Carl Bechstein was born on 1 June 1826 in Gotha, in Saxe-Gotha-Altenburg (now Thuringia). He studied and worked in France and England as a piano craftsman, before he became an individual piano maker. His first pianos were made for other companies. From 1844 to 1848 he worked in Dresden for a local piano maker, then moved to Berlin and worked at Klavierfabrik Perau in Behrenstraße 56. In 1849 he worked as a hired contractor for piano makers in Paris. Back in Berlin he worked again for Klavierfabrik Perau in 1852-53.

===C. Bechstein piano factory===

The C. Bechstein piano factory was founded on 1 October 1853 by Carl Bechstein in Berlin.

Carl Bechstein set out to manufacture a piano able to withstand the great demands imposed on the instrument by the virtuosi of the time, such as Franz Liszt.

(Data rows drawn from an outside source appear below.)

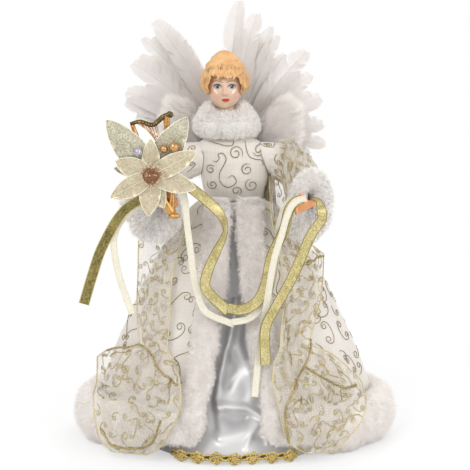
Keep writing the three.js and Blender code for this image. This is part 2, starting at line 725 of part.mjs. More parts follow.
// A sleeve's section at a share of its length: its centre, its two directions and its half sizes
function sleeveSection(a, share) {
  const start = V(bodySide(a) + a.side * gap, 0, shoulder);
  const mouth = V(a.side * a.mouthOut, -arm.mouthForward, shoulder - arm.mouthDrop);
  const bendShare = 0.75;
  const bend = V(mix(start.x, mouth.x, bendShare), start.y, start.z);
  const centre = new THREE.QuadraticBezierCurve3(start, bend, mouth).getPoint(share);
  const mouthFacing = V(a.side * 0.35, -1, -0.2).normalize();
  const facing = V(a.side, 0, 0).lerp(mouthFacing, smooth(share)).normalize();
  const u = facing.clone().cross(upright).normalize();
  const v = u.clone().cross(facing);
  const flare = share ** 1.5;
  return {
    centre, u, v, facing,
    halfWide: mix(arm.sleeveRadiusDeep, a.mouthHalfWidth, flare),
    halfTall: mix(arm.sleeveRadiusTall, arm.mouthTall, flare),
  };
}

function makeSleeve(a) {
  const [rows, columns] = [6, 20];
  const folds = 5;
  const grid = Array.from({ length: rows + 1 }, (_, i) => {
    const share = i / rows;
    const { centre, u, v, halfWide, halfTall } = sleeveSection(a, share);
    const fold = (arm.foldDepth * share) / arm.mouthTall;
    return ringAt(centre, u, v, halfWide, halfTall, columns, (angle) => 1 + fold * Math.cos(folds * angle));
  });
  const leanIn = 0.6; // of the way to the body, over the shoulder
  for (const p of grid[0]) p.x = mix(bodySideAt(a, Math.min(p.z, shoulder)), bodySideAt(a, p.z), leanIn) + a.side * gap;
  return sheet(grid, clothWall, true);
}

function makeCuff(a) {
  const [around, sides] = [22, 8];
  const lumps = 7;
  const { centre, u, v, facing, halfWide, halfTall } = sleeveSection(a, 1);
  const middle = centre.clone().addScaledVector(facing, arm.cuffThick + gap);
  const rings = Array.from({ length: around }, (_, i) => {
    const angle = (turn * i) / around;
    const out = V().addScaledVector(u, Math.cos(angle)).addScaledVector(v, Math.sin(angle));
    const at = middle.clone().addScaledVector(u, halfWide * Math.cos(angle)).addScaledVector(v, halfTall * Math.sin(angle));
    const thick = arm.cuffThick + arm.cuffLump * (Math.cos(lumps * angle) - 1) / 2;
    return ringAt(at, out, facing, thick, thick, sides);
  });
  return loft(rings, true);
}

// A moulded hand: a wrist and palm, four curled fingers side by side and a thumb. Points run forward, to the side of
// the thumb and up from the wrist, in shares of the palm's length.
const palmShares = [
  [-0.5, 0.6, 0.8],
  [0, 0.62, 0.85],
  [0.35, 0.85, 1],
  [0.75, 1, 1],
  [1, 0.9, 0.75],
];

function makeHand(a, forward, thumbSide) {
  const wrist = wristAt(a);
  const side = thumbSide.clone().addScaledVector(forward, -thumbSide.dot(forward)).normalize();
  const palmUp = forward.clone().cross(side);
  const at = (f, s, up) => wrist.clone().addScaledVector(forward, f).addScaledVector(side, s).addScaledVector(palmUp, up);
  const palmSides = 10;
  const palm = loft(palmShares.map(([f, wide, deepShare]) => ringAt(at(f * hand.palmLength, 0, 0), side, palmUp,
    wide * hand.palmHalfWidth, deepShare * hand.palmHalfDepth, palmSides)));
  const pieces = [palm];
  const fingers = 4;
  const reachShares = [0.92, 1, 0.96, 0.8];
  const [fingerSides, fingerSteps] = [6, 3];
  for (let i = 0; i < fingers; i++) {
    const s = mix(1, -1, i / (fingers - 1)) * (hand.palmHalfWidth - hand.fingerRadius);
    const reach = hand.fingerLength * reachShares[i];
    const root = hand.palmLength * 0.85;
    pieces.push(rod(
      [at(root, s, 0), at(root + reach / 2, s, -reach / 10), at(root + reach * 0.85, s, -reach * 0.4),
        at(root + reach * 0.8, s, -reach * 0.75)],
      (share) => hand.fingerRadius * mix(1, 0.75, share), fingerSides, fingerSteps));
  }
  const thumbRoot = at(hand.palmLength * 0.3, hand.palmHalfWidth * 0.4, 0);
  const thumbTip = at(hand.palmLength * 0.3 + hand.thumbLength * 0.55, hand.palmHalfWidth * 0.4 + hand.thumbLength * 0.8, 0);
  const thumbBend = thumbRoot.clone().lerp(thumbTip, 0.5).addScaledVector(side, hand.fingerRadius);
  pieces.push(rod([thumbRoot, thumbBend, thumbTip], (share) => hand.fingerRadius * mix(1.25, 0.85, share),
    fingerSides, fingerSteps));
  return fromSolid(joined(pieces));
}

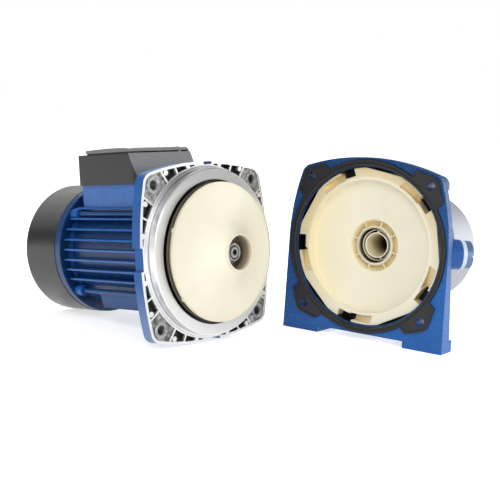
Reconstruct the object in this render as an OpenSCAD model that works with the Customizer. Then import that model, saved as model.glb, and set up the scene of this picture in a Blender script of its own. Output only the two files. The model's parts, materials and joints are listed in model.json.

In 1857, Hans von Bülow (Liszt's son-in-law) gave the first public performance on a Bechstein grand piano by performing Liszt's Piano Sonata in B minor in Berlin.

By 1870, with the endorsements by Franz Liszt and Hans von Bülow, Bechstein pianos became a staple at many concert halls, as well as in private mansions. By that time three piano makers became established as the industry leaders across the world: Bechstein, Blüthner and Steinway & Sons.

In 1880, the second piano factory was opened in Berlin, and the third factory was opened in 1897 in Berlin Kreuzberg. The years from the 1870s through 1914 brought Bechstein their most dramatic increase in sales.

In 1885, Bechstein first supplied a piano to Queen Victoria. A gilded art-case piano was first delivered to the Buckingham Palace, then several more Bechstein pianos were delivered to Windsor Castle and to other royal residences. By January 1886 they were among the piano manufacturers holding a Royal Warrant as a supplier to the Queen. Many other mansions and salons in London were following the royal example. Several British embassies across the world acquired Bechstein pianos to replace lesser instruments.

Also in 1885, Bechstein opened a branch in London, that eventually grew to become their largest showroom and dealership in Europe, and then, a few years later, opened showrooms in Paris, and in St. Petersburg. In London the company spent £100,000 to build Bechstein Hall. adjacent to its London showroom at 36-40 Wigmore Street. It opened on 31 May 1901. Between 1901 and 1914, C. Bechstein was the largest piano dealership in London.

At that time, Bechstein was the official piano maker for the Tsars of Russia, the royal families of Spain, Belgium, the Netherlands, Italy, Sweden, Norway, Austria and Denmark, and other royalty and aristocracy. The list of royal clients of Bechstein may be found on the soundboard of vintage Bechstein pianos made before the Second World War. The list is part of the original Bechstein trademark logo, it can be seen under the strings in the center of a piano's soundboard.
==Death==
Carl Bechstein died in Berlin on 6 March 1900 and was buried at the Friedhof II der Sophiengemeinde Berlin. The Bechstein company continued operations under the management of his sons. Between 1900 and 1914, C. Bechstein was one of the leading piano makers in the world with 1100 craftsmen and workers, making five thousand pianos per year.